I’m not sure what you’d need to make a safe renameat(), maybe a triplet of (dirfd, filefd, name[1]) from the source, (dirfd, name) from the target, and some sort of flag to indicate whether it is allowed to create, overwrite, or both.

As the recent https://blog.sebastianwick.net/posts/how-hard-is-it-to-open-... talks about (just for file but it applies to everything) secure file system interaction is absolutely heinous.

[1]: not path

mort96 2 hours ago | parent [-]

How about fd of the file you wanna rename, dirfd of the directory you want to open it in, and name of the new file? You could then represent a "rename within the same directory" as: dfd = opendir(...); fd = openat(dfd, "a"); rename2(fd, dfd, "b");

I can't think of a case this API doesn't cover, but maybe there is one.

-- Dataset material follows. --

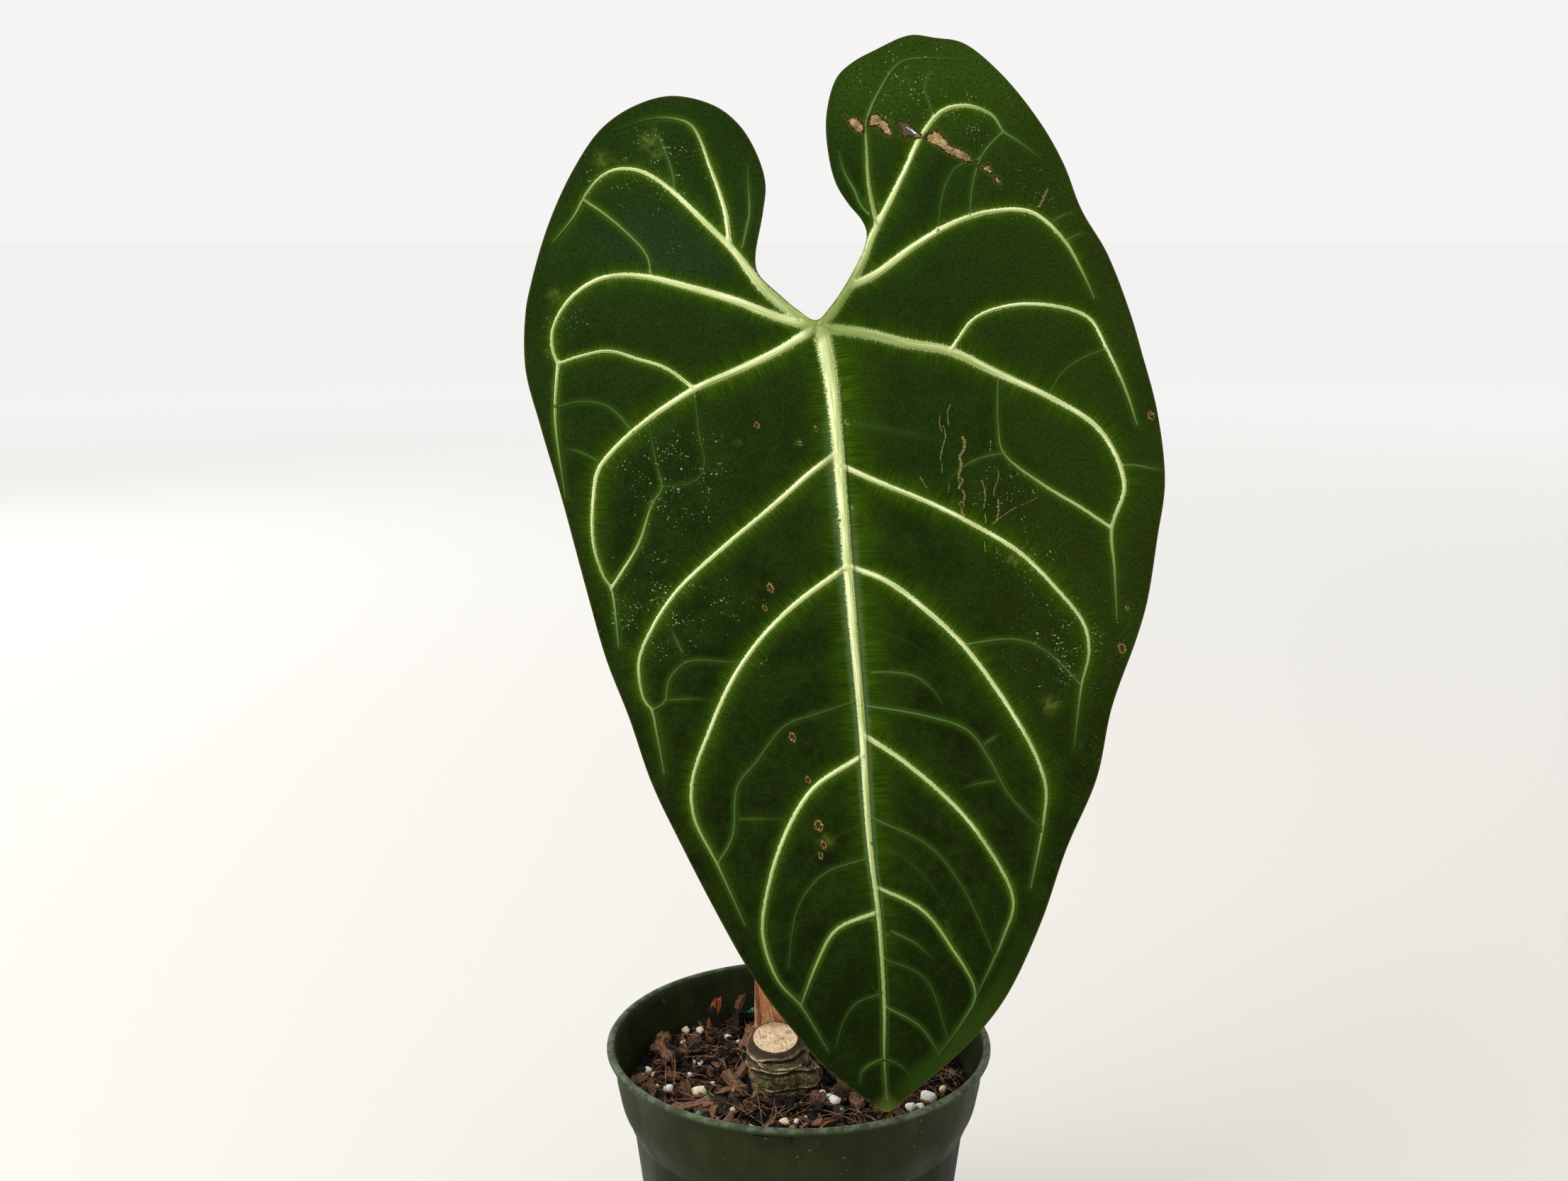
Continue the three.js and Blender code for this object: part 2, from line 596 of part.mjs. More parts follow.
// Delaunay triangulation, adding one point after another
function triangulate(points) {
  const far = 5000;
  const all = [...points, { x: -far, y: -far }, { x: far, y: -far }, { x: 0, y: far }];
  const circled = (corners) => {
    const [a, b, c] = corners.map((index) => all[index]);
    const bx = b.x - a.x;
    const by = b.y - a.y;
    const cx = c.x - a.x;
    const cy = c.y - a.y;
    const twice = 2 * (bx * cy - by * cx);
    const x = (cy * (bx * bx + by * by) - by * (cx * cx + cy * cy)) / twice;
    const y = (bx * (cx * cx + cy * cy) - cx * (bx * bx + by * by)) / twice;
    return { corners, x: a.x + x, y: a.y + y, reach: Math.hypot(x, y) };
  };
  let triangles = [circled([points.length, points.length + 1, points.length + 2])];
  points.forEach((point, index) => {
    const edges = new Map();
    triangles = triangles.filter((triangle) => {
      if (Math.hypot(point.x - triangle.x, point.y - triangle.y) >= triangle.reach) return true;
      const [a, b, c] = triangle.corners;
      for (const [from, to] of [[a, b], [b, c], [c, a]]) {
        if (!edges.delete(`${to} ${from}`)) edges.set(`${from} ${to}`, [from, to]);
      }
      return false;
    });
    for (const [from, to] of edges.values()) triangles.push(circled([from, to, index]));
  });
  return triangles.map(({ corners }) => corners).filter((corners) => Math.max(...corners) < points.length);
}

// The blade's points: rim, vein lines with a row on both sides of each rib, and a lattice in the panels
function bladePoints() {
  const points = rim.map((point) => ({ x: point.x, y: point.y, rib: 0 }));
  const addClear = (x, y, rib, fromRim, fromOthers) => {
    if (!isInside(rimFine, x, y) || nearest(rimFine, x, y).distance < fromRim) return;
    if (points.some((point) => Math.hypot(point.x - x, point.y - y) < fromOthers)) return;
    points.push({ x, y, rib });
  };
  for (const { path, rib = [0, 0] } of allVeins) {
    samplePath(path, meshStep).forEach((point, index, row) => {
      const along = index / (row.length - 1);
      addClear(point.x, point.y, rib[0] + (rib[1] - rib[0]) * along, 2.5, 3);
    });
  }
  for (const { path, width, rib } of [midrib, ...mainVeins]) {
    samplePath(path, meshStep).forEach((point, index, row) => {
      const along = index / (row.length - 1);
      if (along > 0.75) return;
      const ahead = row[Math.min(index + 1, row.length - 1)];
      const behind = row[Math.max(index - 1, 0)];
      const length = Math.hypot(ahead.x - behind.x, ahead.y - behind.y);
      const out = 0.5 * (width[0] + (width[1] - width[0]) * along) + 0.5 * rib[0];
      for (const side of [-out, out]) {
        const x = point.x - (side * (ahead.y - behind.y)) / length;
        const y = point.y + (side * (ahead.x - behind.x)) / length;
        addClear(x, y, 0, 2.5, 1.4);
      }
    });
  }
  const spacing = 13;
  for (let row = 0; row * spacing * 0.87 < 430; row++) {
    for (let column = 0; column * spacing < 270; column++) {
      const u = -120 + spacing * (column + (row % 2) / 2);
      addClear(u, -308 + spacing * 0.87 * row, 0, 0.55 * spacing, 0.55 * spacing);
    }
  }
  return points;
}

const blade = bladePoints();
const bladeTriangles = triangulate(blade).filter(([a, b, c]) => {
  const u = (blade[a].x + blade[b].x + blade[c].x) / 3;
  const v = (blade[a].y + blade[b].y + blade[c].y) / 3;
  return isInside(rim, u, v);
});
const bladeHeights = blade.map(({ x, y }) => relief(x, y));

function makeBlade() {
  const front = blade.map(({ x, y }, i) => leafPoint(x, y, bladeHeights[i]));
  const back = blade.map(({ x, y, rib }, i) =>
    leafPoint(x, y, bladeHeights[i] - bladeThickness - rib, bladeHeights[i]));
  return twoFaced(front, back, bladeTriangles);
}

// Height of the faceted face at a point, from the triangle that holds it
function faceHeight(u, v) {
  for (const corners of bladeTriangles) {
    const [a, b, c] = corners.map((index) => blade[index]);
    const twice = (b.x - a.x) * (c.y - a.y) - (b.y - a.y) * (c.x - a.x);
    const beta = ((u - a.x) * (c.y - a.y) - (v - a.y) * (c.x - a.x)) / twice;
    const gamma = ((b.x - a.x) * (v - a.y) - (b.y - a.y) * (u - a.x)) / twice;
    if (beta > -1e-6 && gamma > -1e-6 && beta + gamma < 1 + 1e-6) {
      const [high, higher, highest] = corners.map((index) => bladeHeights[index]);
      return high + beta * (higher - high) + gamma * (highest - high);
    }
  }
  return relief(u, v);
}

// Veins: each is a low ridge that follows the faceted face, and all are joined in one net
function makeVein({ path, width }) {
  const row = samplePath(path, meshStep);
  const rings = row.map((point, index) => {
    const along = index / (row.length - 1);
    const ahead = row[Math.min(index + 1, row.length - 1)];
    const behind = row[Math.max(index - 1, 0)];
    const length = Math.hypot(ahead.x - behind.x, ahead.y - behind.y);
    const acrossU = (ahead.y - behind.y) / length;
    const acrossV = -(ahead.x - behind.x) / length;
    const half = 0.5 * (width[0] + (width[1] - width[0]) * along);
    const crest = 0.5 + 0.45 * half;
    const footHeight = Math.max(...[-half, 0, half].map((off) =>
      faceHeight(point.x + off * acrossU, point.y + off * acrossV))) + 2 * clearance;
    const section = width[0] > 2
      ? [[-half, 0], [-0.55 * half, crest], [0.55 * half, crest], [half, 0]]
      : [[-half, 0], [0, crest], [half, 0]];
    return section.map(([off, up]) =>
      leafPoint(point.x + off * acrossU, point.y + off * acrossV, footHeight + up, footHeight));
  });
  return solidOf(loft(rings));
}

function makeVeins() {
  return join(allVeins.map(makeVein));
}

// Assembly

const finishes = {
  pot: { color: 0x3a4c3e, roughness: 0.62, metalness: 0 },
  potting_mix: { color: 0x2c1d17, roughness: 0.95, metalness: 0 },
  stem: { color: 0x6f6440, roughness: 0.85, metalness: 0 },
  roots: { color: 0xcbb994, roughness: 0.8, metalness: 0 },
  cataphyll: { color: 0xc47f4d, roughness: 0.7, metalness: 0 },
  petiole: { color: 0x7d8f45, roughness: 0.6, metalness: 0 },
  leaf_blade: { color: 0x2c4d1c, roughness: 0.75, metalness: 0 },
  leaf_veins: { color: 0xd3dfa4, roughness: 0.6, metalness: 0 },
};

function makeNode(name, geometry) {
  const mesh = new THREE.Mesh(geometry, new THREE.MeshStandardMaterial(finishes[name]));
  mesh.name = name;
  return mesh;
}

const plant = new THREE.Group();
plant.add(
  makeNode("pot", makePot()),
  makeNode("potting_mix", geometryOf(makePottingMix())),
  makeNode("stem", geometryOf(makeStem())),
  makeNode("roots", geometryOf(makeRoots())),
  makeNode("cataphyll", makeCataphyll()),
  makeNode("petiole", geometryOf(makePetiole())),
  makeNode("leaf_blade", makeBlade()),
  makeNode("leaf_veins", geometryOf(makeVeins())),
);

export default plant;
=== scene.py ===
"""The looks of a potted velvet-leaved aroid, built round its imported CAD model.

Lengths are in metres, and in millimetres where a name or a comment says so. The leaf is drawn in its own
plane: u runs to the right, v up along the blade and w out of its face, in millimetres from the junction.
"""

from __future__ import annotations

import logging
import math
from contextlib import contextmanager
from dataclasses import dataclass, fields
from enum import Enum
from typing import Iterator, Sequence

import bpy
import numpy as np
from mathutils import Euler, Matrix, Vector, noise
from mathutils.geometry import delaunay_2d_cdt

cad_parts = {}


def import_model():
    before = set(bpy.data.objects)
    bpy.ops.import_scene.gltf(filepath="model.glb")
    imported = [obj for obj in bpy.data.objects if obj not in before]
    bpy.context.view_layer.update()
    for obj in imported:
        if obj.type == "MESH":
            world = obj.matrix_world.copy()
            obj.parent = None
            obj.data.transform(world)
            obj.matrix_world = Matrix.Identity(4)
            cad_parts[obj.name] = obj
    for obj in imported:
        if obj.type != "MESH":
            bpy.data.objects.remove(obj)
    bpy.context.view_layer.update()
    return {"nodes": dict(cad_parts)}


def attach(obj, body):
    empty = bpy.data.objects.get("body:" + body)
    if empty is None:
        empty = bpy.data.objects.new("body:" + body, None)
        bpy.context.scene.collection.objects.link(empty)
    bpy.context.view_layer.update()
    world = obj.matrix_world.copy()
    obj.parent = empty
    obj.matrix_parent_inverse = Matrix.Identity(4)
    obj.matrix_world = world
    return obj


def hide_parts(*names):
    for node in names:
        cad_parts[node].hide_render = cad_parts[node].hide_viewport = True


log = logging.getLogger("potted_plant")

MM = 0.001
BODY = "root"

Colour = tuple[float, float, float, float]
Point = tuple[float, float]
Place = tuple[float, float, float]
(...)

masklinn an hour ago | parent [-]

The file may have been renamed or deleted since the fd was opened, and it might have been legitimate and on purpose, but there’s no way to tell what trying to resolve the fd back to a path will give you.

And you need to do that because nothing precludes having multiple entries to the same inode in the same directory, so you need to know specifically what the source direntry is, and a direntry is just a name in the directory file.